In his State of the Union Address, President Obama did not call China by name when he stated, “Our students don't just memorize equations, but answer questions like “What do you think of that idea?”, “What would you change about the world”, and “What do you want to be when you grow up?“

In America and increasingly in China, you can grow up to be anything you want to be. America's strength is our ability to fail and fail again until we succeed! In response to a question about his light bulb invention, Thomas Edison once replied, “I have not failed. I've just found 10,000 ways that won't work”.

The American Garage

Unlike in China, in America there is not just one way – the government's way – of doing business. We are a nation of “tinkerers” with the advantage of having the world as our garage, where ideas are born this very second.

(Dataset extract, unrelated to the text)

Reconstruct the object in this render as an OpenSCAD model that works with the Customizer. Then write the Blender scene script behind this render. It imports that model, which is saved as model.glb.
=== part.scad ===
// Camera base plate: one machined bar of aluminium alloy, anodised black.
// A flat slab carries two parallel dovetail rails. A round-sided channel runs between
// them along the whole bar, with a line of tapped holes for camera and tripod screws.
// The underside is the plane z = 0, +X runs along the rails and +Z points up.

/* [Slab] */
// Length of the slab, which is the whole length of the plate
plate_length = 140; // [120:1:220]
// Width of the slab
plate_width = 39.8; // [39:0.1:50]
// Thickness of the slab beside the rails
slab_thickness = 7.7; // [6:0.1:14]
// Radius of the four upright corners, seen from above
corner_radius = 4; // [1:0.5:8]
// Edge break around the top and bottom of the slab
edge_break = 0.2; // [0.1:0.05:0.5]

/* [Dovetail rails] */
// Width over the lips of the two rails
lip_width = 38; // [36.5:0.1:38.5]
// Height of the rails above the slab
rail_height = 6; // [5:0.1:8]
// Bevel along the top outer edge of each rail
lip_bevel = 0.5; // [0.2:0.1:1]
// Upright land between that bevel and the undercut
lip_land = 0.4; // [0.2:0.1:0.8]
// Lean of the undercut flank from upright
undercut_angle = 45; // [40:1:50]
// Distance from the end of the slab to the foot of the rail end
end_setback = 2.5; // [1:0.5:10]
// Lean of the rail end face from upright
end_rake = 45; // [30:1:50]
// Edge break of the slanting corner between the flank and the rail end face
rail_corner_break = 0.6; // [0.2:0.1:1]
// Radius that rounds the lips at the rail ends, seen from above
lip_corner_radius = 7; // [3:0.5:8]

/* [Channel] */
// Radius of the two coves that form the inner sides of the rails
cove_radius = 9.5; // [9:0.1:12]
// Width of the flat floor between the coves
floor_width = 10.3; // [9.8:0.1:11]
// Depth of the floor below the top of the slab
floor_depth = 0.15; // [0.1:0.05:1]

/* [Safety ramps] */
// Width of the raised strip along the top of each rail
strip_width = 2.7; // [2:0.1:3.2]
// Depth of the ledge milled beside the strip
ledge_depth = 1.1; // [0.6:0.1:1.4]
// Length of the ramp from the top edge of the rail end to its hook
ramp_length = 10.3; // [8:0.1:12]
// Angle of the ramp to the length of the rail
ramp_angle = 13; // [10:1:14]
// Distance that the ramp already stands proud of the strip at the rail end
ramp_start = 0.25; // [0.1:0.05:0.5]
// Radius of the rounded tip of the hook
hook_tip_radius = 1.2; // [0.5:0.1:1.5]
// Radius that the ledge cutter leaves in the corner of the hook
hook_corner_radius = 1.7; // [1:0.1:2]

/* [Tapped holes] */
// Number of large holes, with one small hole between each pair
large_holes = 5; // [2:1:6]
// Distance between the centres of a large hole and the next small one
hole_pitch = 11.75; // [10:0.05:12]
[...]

The Chinese educational system is considered as being efficient at sorting their country's best test-takers from the worst, then struggling to create an intellectual environment ripe for innovation. The albatross that has held China back all these years is the Chinese leaders' historic fear of losing control over its people. That fear of chaos spreading from allowing nonconformity, is a drag on their very desire to break the mold of China's being a nation of copy-cats, unable to break through to becoming a nation of innovators.

Thomas Edison got it right here as well when he said, “Hell, there are no rules here — we're trying to accomplish something.” Nonconformity spurs ideas.

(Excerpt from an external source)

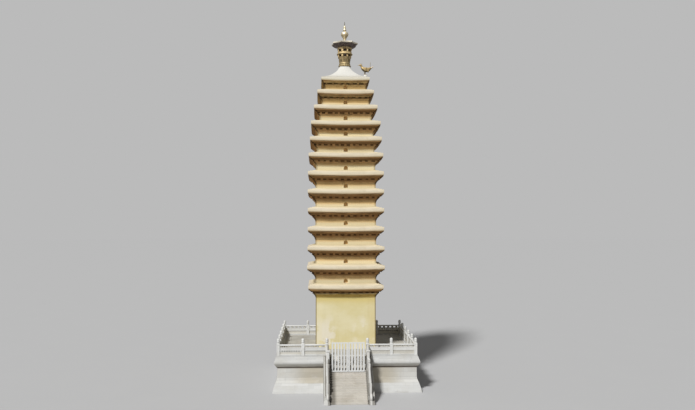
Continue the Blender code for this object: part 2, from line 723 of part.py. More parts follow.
def finial(bronze, dark_metal):
    foot, profile = from_foot(FINIAL_BASE_PROFILE)
    add_piece("finial_base", turned(profile, DRUM_SIDES), bronze, location=(0, 0, foot + 2 * GAP))

    foot, profile = from_foot(DRUM_PROFILE)
    outer = [circle(radius, z) for radius, z in profile]
    inner = [circle(radius - DRUM_WALL, z) for radius, z in reversed(profile)]
    tube = loft(outer + inner, ring_closed=True)
    drum = add_piece("finial_drum", tube, bronze, location=(0, 0, foot + 3 * GAP))
    half = DRUM_OPENING_WIDTH / 2
    inside, outside = DRUM_CUTTER_REACH
    cutters = []
    for low, high in DRUM_OPENING_ROWS:
        points, faces = box((inside, -half, low - foot), (outside, half, high - foot))
        for opening in range(DRUM_OPENINGS):
            turn = Matrix.Rotation(2 * math.pi * opening / DRUM_OPENINGS, 3, "Z")
            cutters.append(([turn @ Vector(point) for point in points], faces))
    combine(drum, cutters, "DIFFERENCE")

    foot, profile = from_foot(CANOPY_PROFILE)
    canopy = add_piece("finial_canopy", turned(profile, CANOPY_SIDES), dark_metal)
    canopy.location = (0, 0, foot + 4 * GAP)
    canopy.rotation_euler = (0, 0, CANOPY_TURN)

    foot, profile = from_foot(SPIRE_PROFILE)
    add_piece("finial_spire", turned(profile, SPIRE_SIDES), bronze, location=(0, 0, foot + 5 * GAP))


def oval_ring(centre, tilt, wide, tall, sides=8):
    """A ring of points about the bird's length, tilted about Y."""
    turn = Matrix.Rotation(tilt, 3, "Y")
    points = []
    for i in range(sides):
        angle = 2 * math.pi * i / sides
        points.append(Vector(centre) + turn @ Vector((0, wide * math.cos(angle), tall * math.sin(angle))))
    return points


def bird(gilt):
    """Body, neck and tail, legs, foot plate and the rod at the tail, in the bird's own coordinates."""
    rings = [oval_ring((x, 0, z), tilt, wide, tall) for (x, z), tilt, wide, tall in BIRD_RINGS]
    foot = PEDESTAL_TOP + GAP - BIRD_BASE_Z
    half = BIRD_PLATE_SIDE / 2
    shapes = [loft(rings), box((-half, -half, foot), (half, half, foot + BIRD_PLATE_THICKNESS))]
    leg_x, leg_y = LEG_PLACE
    for y in (-leg_y, leg_y):
        leg = upright(LEG_RADIUS, foot + BIRD_PLATE_THICKNESS / 2, LEG_TOP, 6)
        shapes.append(shifted(leg, (leg_x, y, 0)))
    rod = upright(TAIL_ROD_RADIUS, *TAIL_ROD_SPAN, 6)
    shapes.append(shifted(rod, (TAIL_ROD_X, 0, 0)))
    obj = fused_piece("corner_bird", shapes, gilt)
    obj.location = (BIRD_X, BIRD_Y, BIRD_BASE_Z)


def main():
    clear_scene()
    stone = make_material("white_stone", (0.66, 0.65, 0.61), 0.7)
    paving = make_material("paving", (0.42, 0.38, 0.33), 0.8)
    plaster = make_material("yellow_plaster", (0.70, 0.61, 0.33), 0.85)
    brick = make_material("cream_washed_brick", (0.72, 0.60, 0.38), 0.85)
    lime = make_material("lime_wash", (0.78, 0.76, 0.70), 0.8)
    bronze = make_material("bronze", (0.33, 0.22, 0.11), 0.45, 1.0)
    dark_metal = make_material("dark_bronze", (0.06, 0.05, 0.05), 0.5, 1.0)
    gilt = make_material("gilt_copper", (0.45, 0.33, 0.15), 0.4, 1.0)
    steel = make_material("white_painted_steel", (0.80, 0.80, 0.80), 0.4)
    iron = make_material("hinge_iron", (0.35, 0.35, 0.35), 0.5, 1.0)
    platform(stone, paving)
    balustrades(stone)
    stair(stone)
    stair_balustrades(stone)
    gate(stone, steel, iron)
    tower(plaster, brick)
    roof(lime)
    finial(bronze, dark_metal)
    bird(gilt)


main()
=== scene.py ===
"""Looks of a thirteen-eave square brick pagoda: coursed and plastered masonry, carved balustrades, a barred
gate and a metal finial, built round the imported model.

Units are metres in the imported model's frame: +Z is up and the origin is on the tower's axis at ground level.
The stair comes down towards -Y, and left and right are as seen from its foot.
"""

import itertools
import math
import random

import bmesh
import bpy
from mathutils import Matrix, Vector, noise


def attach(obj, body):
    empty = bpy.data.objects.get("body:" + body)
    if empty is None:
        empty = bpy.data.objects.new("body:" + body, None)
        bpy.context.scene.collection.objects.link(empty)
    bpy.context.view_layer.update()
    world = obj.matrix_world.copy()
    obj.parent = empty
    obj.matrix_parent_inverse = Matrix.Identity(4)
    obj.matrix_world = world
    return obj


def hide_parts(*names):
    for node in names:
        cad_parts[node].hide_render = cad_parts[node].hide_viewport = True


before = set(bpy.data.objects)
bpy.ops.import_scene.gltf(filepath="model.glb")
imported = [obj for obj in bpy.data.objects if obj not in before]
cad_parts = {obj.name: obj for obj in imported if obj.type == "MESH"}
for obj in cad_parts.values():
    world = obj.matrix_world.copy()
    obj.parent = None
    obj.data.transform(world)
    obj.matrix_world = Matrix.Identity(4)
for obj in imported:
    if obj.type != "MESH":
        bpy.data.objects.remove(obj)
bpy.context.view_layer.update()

# Platform: square outlines as (half-width, height), from the ground up, and the heights between courses
PLINTH_PROFILE = ((6.70, 0.0), (6.68, 0.18), (6.60, 0.48), (6.46, 0.85), (6.33, 1.12), (6.28, 1.35))
PLINTH_COURSES = (0.0, 0.16, 0.40, 0.64, 0.88, 1.12, 1.35)
WAIST_PROFILE = ((6.28, 1.35), (6.28, 2.22))
WAIST_COURSES = (1.35, 1.785, 2.22)
CORNICE_PROFILE = (
    (6.28, 2.22), (6.36, 2.30), (6.53, 2.56), (6.57, 2.66), (6.57, 2.76), (6.48, 2.98), (6.40, 3.20),
)
CORNICE_COURSES = (2.22, 2.30, 2.43, 2.56, 2.66, 2.76, 2.87, 2.98, 3.09, 3.20)
FLOOR_HALF = 6.37
FLOOR_LEVEL = 3.30
FLOOR_SLAB = 0.10
FLOOR_BASE_HALF = 6.30
BORDER_WIDTH = 0.42
BORDER_STONES = 10
PAVER = 0.60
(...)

The future will belong to the nation, state and communities that invest in its people. Investing in research and development, innovation, knowledge, creativity coupled with the American can-do spirit will propel us forward.

China, not content to remain the low-cost “factory to the world,” is not stagnant, ripe with ideas to keep their economy humming, its masses working, and the Communist Party in power. In China's quest to become the “innovation nation,” many are studying how we create the next Bill Gates.

Though China's economic growth is phenomenal, they are also facing rising anger from its people, especially from discouraged students unable to find employment as well as farmers who see rising inequities and blatant government corruption.

Communist Party officials are attempting to spur creativity and innovation in a controlled society — a formula that has not been found to be sustainable. America's competitive edge lies in our freedom to rebel, then create and innovate.

Long live the chaos of the American Dream.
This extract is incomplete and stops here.